光の差す方へ~地上に出ようと思った日のこと

世の中のあちこちにバブルの残滓がまだあって、そのうちのいくらかは焦げ臭い香りを放ち始めていた頃、僕は地下の世界に入った。昼夜問わず24時間年中無休で動く、時計もなく窓もない世界だ。

そこでは現実を想起させるものは極力排除されている。時の流れはその最たるものだから、時計など客から見えるところには絶対に置かない。メシもタバコも無料で出すから、食事どき、という感覚もない。窓もないから光の差し方で時間の経過を思い出すこともない。

絨毯は深紅。闘牛だけでなく、人の闘争心をかき起こす色だ。煌びやかなシャンデリアとテーブルの上だけを浮かび上がるように照らすスポットライト。非日常的な演出は、「傍観者に疎外感を感じさせる」ものでなくてはならない。

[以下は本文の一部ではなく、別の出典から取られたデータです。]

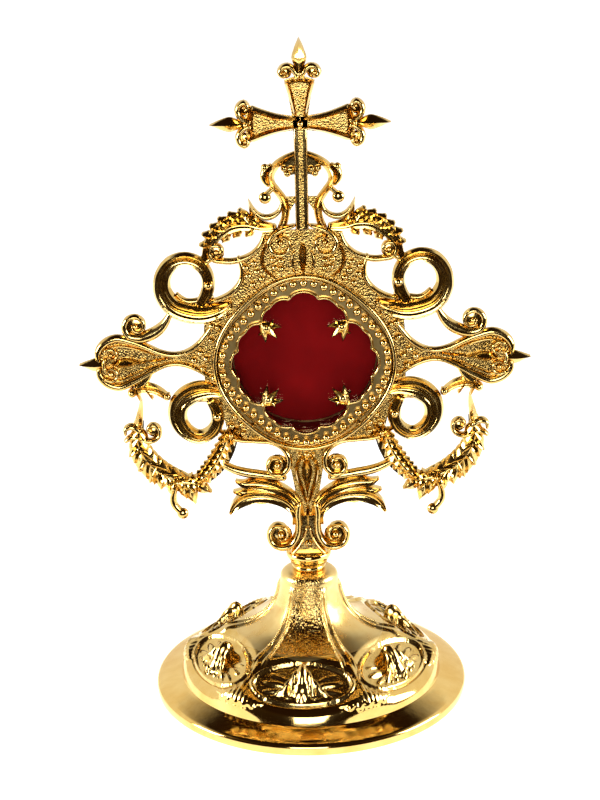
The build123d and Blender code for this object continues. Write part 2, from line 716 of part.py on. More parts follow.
with BuildPart() as capsule_screws:
    with BuildSketch(on_head(-flange_back)):
        with Locations((0, head_centre)):
            with PolarLocations(screw_circle, 4, start_angle=45):
                Circle(screw_radius)
    extrude(amount=capsule_flange_thickness + plate_thickness - 0.6)
    with BuildSketch(on_head(-flange_back)):
        with Locations((0, head_centre)):
            with PolarLocations(screw_circle, 4, start_angle=45):
                Circle(screw_head_radius)
    extrude(amount=0.7, taper=45)
    with BuildSketch(on_head(-flange_back)):
        with Locations((0, head_centre)):
            with PolarLocations(screw_circle, 4, start_angle=45):
                Rectangle(2 * screw_head_radius, 0.4)
    extrude(amount=0.35, mode=Mode.SUBTRACT)
capsule_screws.part.label = "capsule_screws"

with BuildPart() as door:
    with BuildSketch(on_head(-door_outside)):
        with Locations((0, head_centre)):
            Circle(door_radius)
    extrude(amount=door_thickness)
    fillet(door.edges().filter_by(GeomType.CIRCLE).sort_by(Axis.Y)[-1], 0.5)
    with BuildSketch(on_head(-door_outside)):
        with Locations((door_radius + tab_reach / 2 - 1, head_centre)):
            RectangleRounded(tab_reach + 2, tab_width, 1.5)
    extrude(amount=door_thickness)
    with BuildSketch(Plane.XY.offset(head_centre - knuckle_length / 2)):
        with Locations(((hinge_x - door_leaf_start) / 2, hinge_y)):
            Rectangle(-hinge_x - door_leaf_start, door_thickness)
        with Locations((hinge_x, hinge_y)):
            Circle(knuckle_radius)
            Circle(pin_radius + pin_clearance, mode=Mode.SUBTRACT)
    extrude(amount=knuckle_length)
    with BuildSketch(on_head(-door_inside)):
        with Locations((0, head_centre)):
            Circle(lining_radius + lining_clearance)
    extrude(amount=door_inside - lining_inside - lining_thickness, mode=Mode.SUBTRACT)
door.part.label = "door"

with BuildPart() as door_lining:
    with BuildSketch(on_head(-lining_inside - lining_thickness)):
        with Locations((0, head_centre)):
            Circle(lining_radius)
    extrude(amount=lining_thickness)
door_lining.part.label = "door_lining"

pin_length = 2 * (knuckle_length + knuckle_gap)
with BuildPart() as hinge_pin:
    with BuildSketch(Plane.XY.offset(head_centre - pin_length / 2)):
        with Locations((hinge_x, hinge_y)):
            Circle(pin_radius)
    extrude(amount=pin_length)
    for end in (-1, 1):  # peened ends
        with Locations((hinge_x, hinge_y, head_centre + end * (pin_length / 2 + 0.4))):
            Cylinder(pin_radius * 1.5, 0.8)
hinge_pin.part.label = "hinge_pin"

catch_x = tab_end + catch_clearance
with BuildPart() as catch_spring:
    with BuildSketch(Plane.XY.offset(head_centre - catch_width / 2)):
        with BuildLine():
            Polyline(
                (capsule_radius + 0.1, flange_back),
                (catch_x + catch_thickness, flange_back),
                (catch_x + catch_thickness, door_outside + 1.6),
                (catch_x, door_outside + 1.6),
                (catch_x, flange_back + catch_thickness),
                (capsule_radius + 0.1, flange_back + catch_thickness),
                close=True,
            )
        make_face()
    extrude(amount=catch_width)
    with BuildSketch(on_head(-flange_back)):
        with Locations(*[(rivet_x, head_centre + offset) for offset in (-rivet_offset, rivet_offset)]):
            Circle(rivet_radius)
    extrude(amount=-catch_thickness, mode=Mode.SUBTRACT)
catch_spring.part.label = "catch_spring"

with BuildPart() as catch_rivets:
    with BuildSketch(on_head(-plate_back)):
        with Locations(*[(rivet_x, head_centre + offset) for offset in (-rivet_offset, rivet_offset)]):
            Circle(rivet_radius)
    extrude(amount=-(capsule_flange_thickness + catch_thickness))
    for offset in (-rivet_offset, rivet_offset):
        with Locations((rivet_x, flange_back + catch_thickness + 0.3, head_centre + offset)):
            Cylinder(rivet_radius * 1.6, 0.6, rotation=(90, 0, 0))
catch_rivets.part.label = "catch_rivets"

# ---------------------------------------------------------------- export

os.makedirs("parts", exist_ok=True)
for piece in [
    base_shell.part, base_washer.part, base_nut.part, tie_rod.part, stem_collar.part, stem_cup.part,
    head_frame.part, cross.part, garland_left, garland_right, bezel.part, window_glass.part, glass_ring.part,
    capsule.part, capsule_screws.part, door.part, door_lining.part, hinge_pin.part, catch_spring.part,
    catch_rivets.part,
]:
    export_step(piece, f"parts/{piece.label}.step")
    print(piece.label, "volume", round(piece.volume, 1), "mm3")
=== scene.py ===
import math
import bpy
import bmesh
import numpy as np
from mathutils import Matrix, Vector
from mathutils.geometry import tessellate_polygon


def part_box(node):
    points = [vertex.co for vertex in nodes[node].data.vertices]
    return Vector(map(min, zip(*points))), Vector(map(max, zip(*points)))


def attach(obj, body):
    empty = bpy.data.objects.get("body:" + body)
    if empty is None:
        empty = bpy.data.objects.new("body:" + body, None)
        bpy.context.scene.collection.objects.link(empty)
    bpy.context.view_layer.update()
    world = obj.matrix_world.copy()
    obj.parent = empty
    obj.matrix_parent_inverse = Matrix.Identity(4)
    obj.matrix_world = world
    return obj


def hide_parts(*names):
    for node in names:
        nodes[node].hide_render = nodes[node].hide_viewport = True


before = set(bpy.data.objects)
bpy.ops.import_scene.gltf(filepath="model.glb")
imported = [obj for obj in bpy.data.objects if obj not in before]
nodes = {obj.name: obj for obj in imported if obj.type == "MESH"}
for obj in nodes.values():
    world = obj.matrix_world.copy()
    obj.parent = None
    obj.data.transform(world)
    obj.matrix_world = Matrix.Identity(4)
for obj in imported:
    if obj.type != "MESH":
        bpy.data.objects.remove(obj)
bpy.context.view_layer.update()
mm = 0.001

# the head is drawn in mm from the window's centre: x to the right, h up, and depth forward from the stem's axis
glassLow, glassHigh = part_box("window_glass")
headHeight = (glassLow.z + glassHigh.z) / 2 / mm
plateBack = -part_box("head_frame")[1].y / mm + 3.0  # the casting's flat back, 3 mm before its thick foot's back


def hexColour(text):
    # a colour picker's sRGB value in the linear numbers that the shaders want
    values = []
    for i in (0, 2, 4):
        c = int(text[i:i + 2], 16) / 255
        values.append(c / 12.92 if c <= 0.04045 else ((c + 0.055) / 1.055) ** 2.4)
    return (*values, 1.0)


def addNode(tree, kind, settings=None, inputs=None, links=None):
    # settings are the node's own properties, inputs are socket values, links are (socket, from node, output)
    node = tree.nodes.new(kind)
    for key, value in (settings or {}).items():
        setattr(node, key, value)
    for key, value in (inputs or {}).items():
        node.inputs[key].default_value = value
    for socket, source, output in links or []:
        tree.links.new(source.outputs[output], node.inputs[socket])
    return node


def newMaterial(name):
    material = bpy.data.materials.new(name)
    material.use_nodes = True
    material.node_tree.nodes.clear()
    return material, material.node_tree


def finishMaterial(tree, shader, socket="BSDF"):
    addNode(tree, "ShaderNodeOutputMaterial", links=[("Surface", shader, socket)])


def twoTone(tree, place, finish, detail, low, high):
    # soft clouds from a deep colour to a light one: the noise, and the ramp that colours it
    cloud = addNode(tree, "ShaderNodeTexNoise", inputs={"Scale": 1 / (finish["cloudMm"] * mm), "Detail": detail},
                    links=[("Vector", place, "Object")])
    tint = addNode(tree, "ShaderNodeValToRGB", links=[("Fac", cloud, "Fac")])
    for stop, position, colour in zip(tint.color_ramp.elements, (low, high), (finish["deep"], finish["light"])):
        stop.position = position
        stop.color = hexColour(colour)
    return cloud, tint


# Gold plate over cast brass: a warm metal, nearly a mirror, that goes deep brown where it reflects the dark
def gildedMetal(name, finish):
    material, tree = newMaterial(name)
    place = addNode(tree, "ShaderNodeTexCoord")
    cloud, tint = twoTone(tree, place, finish, 3.0, 0.3, 0.7)
    wipe = addNode(tree, "ShaderNodeMapRange", inputs={"To Min": finish["rough"][0],
                                                       "To Max": finish["rough"][1]},
                   links=[("Value", cloud, "Fac")])
    fine = addNode(tree, "ShaderNodeTexNoise", inputs={"Scale": 1 / (finish["grainMm"] * mm), "Detail": 2.0},
                   links=[("Vector", place, "Object")])
    bump = addNode(tree, "ShaderNodeBump", inputs={"Strength": finish["bump"],
                                                   "Distance": finish["depthMm"] * mm},
                   links=[("Height", fine, "Fac")])
    shader = addNode(tree, "ShaderNodeBsdfPrincipled", inputs={"Metallic": 1.0},
                     links=[("Base Color", tint, "Color"), ("Roughness", wipe, "Result"),
                            ("Normal", bump, "Normal")])
    finishMaterial(tree, shader)
    return material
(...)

BGMもそうだ。歌というものは人の記憶と結びついていることが多いから、古い歌や歌詞のある歌は基本的にかけないし、クラシックやしんみりした歌も賭場には向かない。必然的にユーロビートのような「何を歌っているか分からないがガヤガヤした」曲を流すことになる。

要するに、人間の感覚を麻痺させることに徹底的に注力された空間の中で、僕はずいぶん長い日々を過ごした。

時には、その世界にいる人間ならではの知見を得た。

ある日、出勤すると、店に出入りしていた中国人に真顔で忠告された。ウーと名乗っていたが本名かどうかはもちろん知らない。